In recent years, it has further been demonstrated that high intensity magnetic separation techniques may be utilized for removing certain of this type of impurity, including titaniferrous impurities, and certain ferruginous matter. Anatase, for example, and certain other paramagnetic minerals, have been found to respond to high intensity magnetic fields.
For example, U.S. Pat. No. 3,471,011 (Lannicelli et al.), discloses that clay slurries may be beneficiated by retention for a period of from about 30 seconds to 8 minutes in a magnetic field of 8,500 Gauss or higher. U.S. Pat. No. 3,676,337 (Kolm) discloses a process for treating mineral slurries by passing same through a steel wool matrix in the presence of a background field of at least 12,000 Gauss. Various apparatus, such as that disclosed in Marston, U.S. Pat. No. 3,627,678, may be utilized in carrying out the Kolin processes. In this latter instance the slurry is thus passed through a canister, which contains a stainless steel or similar filamentary ferromagnetic matrix, while a high intensity magnetic field is impressed on the matrix by enveloping coils.
Magnetic separation can be an inexpensive, selective and efficient method for separating a particulate mixture.
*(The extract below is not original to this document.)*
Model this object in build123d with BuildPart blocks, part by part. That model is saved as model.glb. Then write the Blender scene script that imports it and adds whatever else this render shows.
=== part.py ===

Many techniques have been used to magnetize nonmagnetic or paramagnetic particles to permit them to be selectively separated from a mixture by magnetic separation. For example, Shubert U.S. Pat. No. 3,926,789 discloses wetting the surface of mineral particles with an emulsified magnetic fluid to render them magnetic. C. de Latour, Journal of Americain Waterworks Association, Vol. 68, 443 (1976) discloses using an inorganic coagulant, such as ferric chloride or aluminum sulfate, to agglomerate particles nonselectively in a system which contains a mixture of magnetite and other materials. J. Y. Hwang, et al., IEEE transactions on Magnetics, Vol. MAG-18, No. 6, p. 1689 (1982) discloses adding an organic polymer flocculent to a mixture of magnetite and other minerals to yield a selective co-flocculation of magnetite and desired minerals. Yen, et al., U.S. Pat. No. 4,285,819 and Whitehead, et al., U.S. Pat. No. 4,554,088 disclose methods which involve coating magnetic materials with a polymer and then coupling the polymer-coated magnetite particles to the particles to be magnetized. P. Parsonage P, IMM Tenth Annual Commodity, Paper No. W86007 (1985) discloses introducing fine magnetite into a pulp of mineral slurries in which the desired minerals are conditioned to carry a surface charge opposite to that of magnetite to favor coating of magnetite. Briggs, et al., U.S. Pat. No. 4,019,995, Shimoiizaka U.S. Pat. No. 4,094,804, Khalafalla, et al., U.S. Pat. No. 4,208,294, Chagnon U.S. Pat. No. 4,356,098 and Wyman U.S. Pat. No. 4,430,239 disclose ferrofluids which are Newtonian liquids containing suspended, small magnetic particles which do not settle out under the influence of gravity and an external magnetic field.
U.S. Pat. Nos. 4,834,898 and 4,906,382 to Hwang provide reagents and methods for magnetizing nonmagnetic materials utilizing a reagent comprising water containing particles of a magnetic material, such as magnetite, each of which is coated with a two layer surfactant coating including an inner layer and an outer layer. The inner layer covers the particle and is a monomolecular layer of a first water soluble, organic, heteropolar surfactant containing at least 3 carbon atoms and having a functional group on one end which forms a bond with the magnetic particle and a hydrophobic end. The outer layer coats the inner layer and is a monomolecular layer of a second water soluble, organic, heteropolar surfactant containing at least 3 carbon atoms and having a hydrophobic end bonded to the hydrophobic end of the first surfactant and a functional group oriented outwardly toward the water. Nonmagnetic particles are magnetized by contacting their surfaces with the magnetizing reagent in an aqueous medium and the coated magnetic particles couple with the nonmagnetic particles by adsorption. U.S. Pat. Nos. 4,087,004 and 4,125,400 to Nott et al., provide magnetic beneficiation of clays utilizing magnetic particulates, including particulates of ferroso-ferric oxide particles.
The present invention provides a method that allows improved processing of lower brightness clays by increasing the removal of iron- and titania-containing impurities in the clay. Since the selective mining of higher brightness crude clays continues to deplete the quantity of available reserves of these high brightness crudes, such method is of great benefit.